Evangelicals carry their guns with them more often than other Americans, and most don’t think gun-control measures are constitutional or biblical. When I measure these components against the willingness to stake political support for Trump (or any other politician), I’m reminded that there’s another component to evangelical care for “the unborn,” one I know firsthand. It provides an escape from the messy responsibility of being embodied.
Defending rights to a handheld killing machine and claiming compassion for “the unborn,” all while flittering past the blood of the born and the bodied, brings to words something I intuited but couldn’t say in 2003: the abstract compassion for “the unborn” is easier than the fleshy, bodily, messy love for those annihilated at the hands of an AR-15 (or a drone). Evangelical love for the innocent is ad hoc; it doesn’t apply to everyone. It’s selective outrage masked as holy indignation.
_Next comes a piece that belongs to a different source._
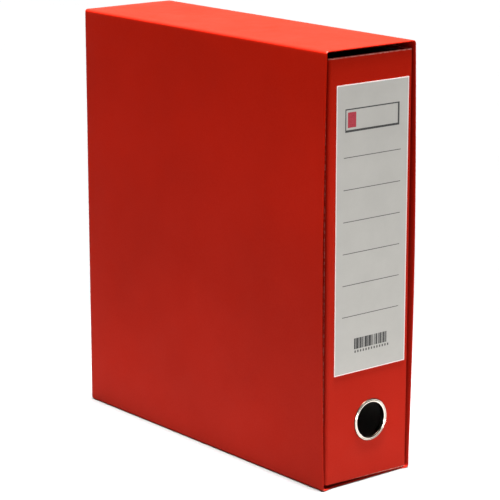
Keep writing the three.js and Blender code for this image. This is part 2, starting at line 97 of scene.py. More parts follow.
CASE_BOARD = 1 * MM  # thickness of the slipcase's card
CASE_RIM = 0.42 * MM  # rounding of the slipcase's cut edge
CASE_FOLD = 2.2 * MM  # outer radius of the slipcase's four long folds
FOLD_STEPS = 6
FOLD_STRIP = 1.5 * MM  # a narrow strip beside each fold, which keeps the rubbing on it
CASE_BULGE = 2.7 * MM  # how far the side walls belly out at the middle of the mouth
BULGE_POWER = 1.6  # how the belly grows from the back to the mouth
CASE_WAVE = 0.22 * MM  # slow unevenness of the slipcase's panels
FLOOR_SETBACK = 2.2 * MM  # the floor's lip lies this far behind the other three at the mouth
TURN_IN = 20 * MM  # red paper folded over the mouth's edge into the slipcase

CREASE_RADIUS = 2.4 * MM  # outside of the two bends between the spine and the covers
CREASE_STEPS = 8
SPINE_LIFT = 2.3 * MM  # the spine's lower edge is pushed up this much at its corner by the back cover
SPINE_CURL = 12 * MM  # height over which that fades out
LIFT_REACH = 0.07  # and the width over which it does

TOP_DUST_AND_SHEEN = 0.026  # share of dust and painted sheen on upward faces
LOW_DUST_AND_LIGHT = 0.023  # the same low down on upright faces, as painted light that makes them paler towards the bottom
DUST_AND_LIGHT_HEIGHT = 0.32  # the low dust and painted light fade out at this height

LABEL_HIGHLIGHT_BAND = 0.7 * MM  # band round the label's face painted as a pale highlight along its cut edge
LINE_COUNT = 6
LINE_DROP = 52.6 * MM  # from the label's top to its first writing line
LINE_SPACING = 23.56 * MM
LINE_LENGTH = 55.4 * MM
LINE_WIDTH = 0.55 * MM
TITLE_DROP = 25.9 * MM  # from the label's top to the middle of the title box
TITLE_SHIFT = 0.4 * MM  # the title box's middle lies this far left of the label's
BARS_RISE = 21.6 * MM  # from the label's bottom to the middle of the bar strip
BARS_SHIFT = 1.7 * MM  # the bar strip's middle lies this far right of the label's
BAR_WIDTHS = (0.6, 1.0, 1.6, 2.4)  # mm
BAR_GAPS = (0.3, 0.4, 0.5, 0.9)  # mm
BLOCK_COUNT = 13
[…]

But it serves a key function. First, you get to deny the messy stakes of loving the born and bodied—those with melanin in their skin, different kinds of hair, genderqueer expressions, immigrant parents, and non-Christian faiths. Second, you get to deny the messiness of the social contract—of the political realm and all its irreducible details and multiple voices. You are absolved of responsibility for the brown skin of Dreamers, the unwashed hair of refugees, the cry of bullied trans teenagers, the mourning songs from families of Black men and women killed by police. Myopic and unwavering focus on abortion is the way to avoid the carnality of living, breathing beings. The way to get away from bodies. Away from the bodies of murdered children. Away from the body politic. It’s a way to render love for angels, while pretending you are one.
In retrospect, I am ashamed of my evangelical quietism. While I will always admire the moral determination of my ex-brothers and sisters, I now mourn their unwillingness to engage the complexities of material and political life, and the destruction thereof at the hands of gunmen in our schools.
When I go to sleep at night, images of Trump and Wayne LaPierre and dozens of evangelical friends float through my head as a new refrain plays.
Our babies are dying, and they don’t seem to care.